▸ **Dataset section**:
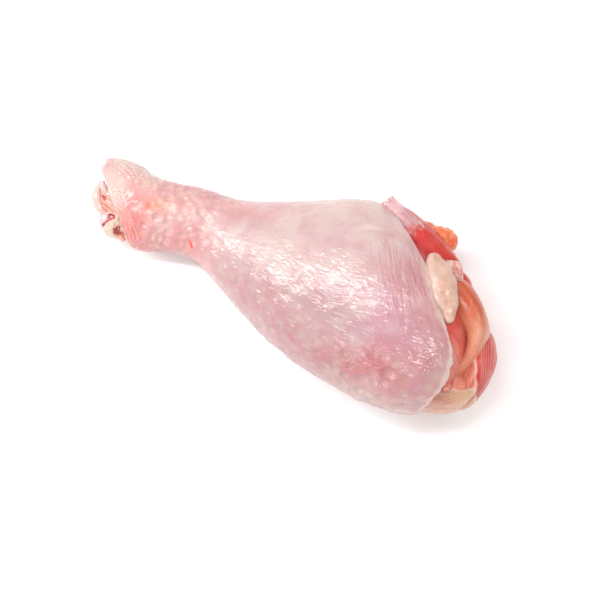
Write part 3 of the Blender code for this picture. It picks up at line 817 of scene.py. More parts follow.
def skin_nodes(tree, paint):
    """Colour, relief and wetness of the skin."""
    pimple, pale, pore, film, lines, scaly, close, comb_x, comb_y = (
        named(tree, n) for n in ("pimple", "pale", "pore", "film", "lines", "scaly", "close", "comb", "down"))
    where = wire(tree, "ShaderNodeTexCoord", output="Object")
    strand_at = wire(tree, "ShaderNodeCombineXYZ", {0: comb_x * 0.42, 1: comb_y * 0.035})
    strand = (cloud(tree, strand_at, 1.0, 3.0, 0.6, 0.5) - 0.5) * lines
    colour = paint
    for share, hue in (
        (pale * 0.24, tone(258, 226, 202)),  # tops of the pimples
        ((0.45 - pimple).clamped() * close * 0.7, tone(236, 148, 166)),  # valleys between them
        ((0.5 - pimple).clamped() * scaly * 0.9, tone(226, 168, 152)),  # seams between the scales
        (pore * 0.8, tone(196, 118, 92)),
        ((strand * 2.8).clamped(), tone(248, 220, 218)),  # stretch lines of the broad end, lighter on their ridges: their own pale tone and a painted highlight
        ((strand * -2.3).clamped(), tone(196, 130, 142)),  # and darker in their furrows: painted shade
    ):
        colour = tint(tree, share, colour, hue * UPWARD)
    # Wrinkles of the wet film run along the leg, with a few sharper creases. Between the pimples are fine
    # lines, like those of a fingertip.
    drawn_out, less_so = (
        wire(tree, "ShaderNodeMapping", {"Vector": where, "Scale": (along, 1.0, 1.0)})
        for along in (0.26, 0.4))
    wrinkle = cloud(tree, drawn_out, 500.0, 2.0, 0.5, 1.2)
    crease = wire(tree, "ShaderNodeTexNoise", {
        "Vector": less_so, "Scale": 270.0, "Detail": 1.5, "Roughness": 0.5, "Offset": 0.9, "Gain": 1.2,
        "Distortion": 1.0}, noise_type="RIDGED_MULTIFRACTAL")
    swirl = cloud(tree, less_so, 420.0, 2.0, 0.5, 1.6)
    relief = (wrinkle * 0.35 + crease * 0.16) * film + strand * 0.8 + swirl * close * 0.45
    return colour, relief, film * 0.17


skin_finish = finish("skin_finish", 0.06, 0.018, 1100.0, 0.27, subsurface=0.12, more=skin_nodes, ior=1.6)


# %% Grow the pimples and keep the plain mesh
def grow(piece, tree, values):
    """Runs a Geometry Nodes tree on a piece and keeps the result as its mesh."""
    step = piece.modifiers.new(tree.name, "NODES")
    step.node_group = tree
    for name, value in values.items():
        step[tree.interface.items_tree[name].identifier] = value
    mesh = settled(piece)
    piece.modifiers.remove(step)
    piece.data = mesh
    mesh.shade_smooth()
    return piece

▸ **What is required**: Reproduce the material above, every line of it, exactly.

▸ **Correct result**:
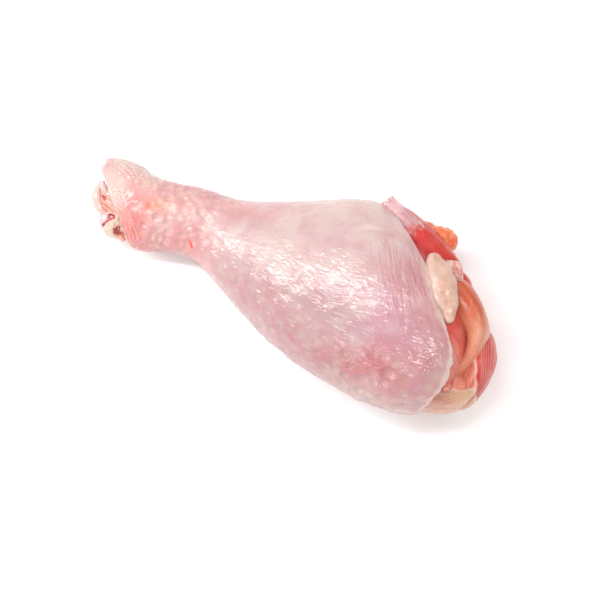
Write part 3 of the Blender code for this picture. It picks up at line 817 of scene.py. More parts follow.
def skin_nodes(tree, paint):
    """Colour, relief and wetness of the skin."""
    pimple, pale, pore, film, lines, scaly, close, comb_x, comb_y = (
        named(tree, n) for n in ("pimple", "pale", "pore", "film", "lines", "scaly", "close", "comb", "down"))
    where = wire(tree, "ShaderNodeTexCoord", output="Object")
    strand_at = wire(tree, "ShaderNodeCombineXYZ", {0: comb_x * 0.42, 1: comb_y * 0.035})
    strand = (cloud(tree, strand_at, 1.0, 3.0, 0.6, 0.5) - 0.5) * lines
    colour = paint
    for share, hue in (
        (pale * 0.24, tone(258, 226, 202)),  # tops of the pimples
        ((0.45 - pimple).clamped() * close * 0.7, tone(236, 148, 166)),  # valleys between them
        ((0.5 - pimple).clamped() * scaly * 0.9, tone(226, 168, 152)),  # seams between the scales
        (pore * 0.8, tone(196, 118, 92)),
        ((strand * 2.8).clamped(), tone(248, 220, 218)),  # stretch lines of the broad end, lighter on their ridges: their own pale tone and a painted highlight
        ((strand * -2.3).clamped(), tone(196, 130, 142)),  # and darker in their furrows: painted shade
    ):
        colour = tint(tree, share, colour, hue * UPWARD)
    # Wrinkles of the wet film run along the leg, with a few sharper creases. Between the pimples are fine
    # lines, like those of a fingertip.
    drawn_out, less_so = (
        wire(tree, "ShaderNodeMapping", {"Vector": where, "Scale": (along, 1.0, 1.0)})
        for along in (0.26, 0.4))
    wrinkle = cloud(tree, drawn_out, 500.0, 2.0, 0.5, 1.2)
    crease = wire(tree, "ShaderNodeTexNoise", {
        "Vector": less_so, "Scale": 270.0, "Detail": 1.5, "Roughness": 0.5, "Offset": 0.9, "Gain": 1.2,
        "Distortion": 1.0}, noise_type="RIDGED_MULTIFRACTAL")
    swirl = cloud(tree, less_so, 420.0, 2.0, 0.5, 1.6)
    relief = (wrinkle * 0.35 + crease * 0.16) * film + strand * 0.8 + swirl * close * 0.45
    return colour, relief, film * 0.17


skin_finish = finish("skin_finish", 0.06, 0.018, 1100.0, 0.27, subsurface=0.12, more=skin_nodes, ior=1.6)


# %% Grow the pimples and keep the plain mesh
def grow(piece, tree, values):
    """Runs a Geometry Nodes tree on a piece and keeps the result as its mesh."""
    step = piece.modifiers.new(tree.name, "NODES")
    step.node_group = tree
    for name, value in values.items():
        step[tree.interface.items_tree[name].identifier] = value
    mesh = settled(piece)
    piece.modifiers.remove(step)
    piece.data = mesh
    mesh.shade_smooth()
    return piece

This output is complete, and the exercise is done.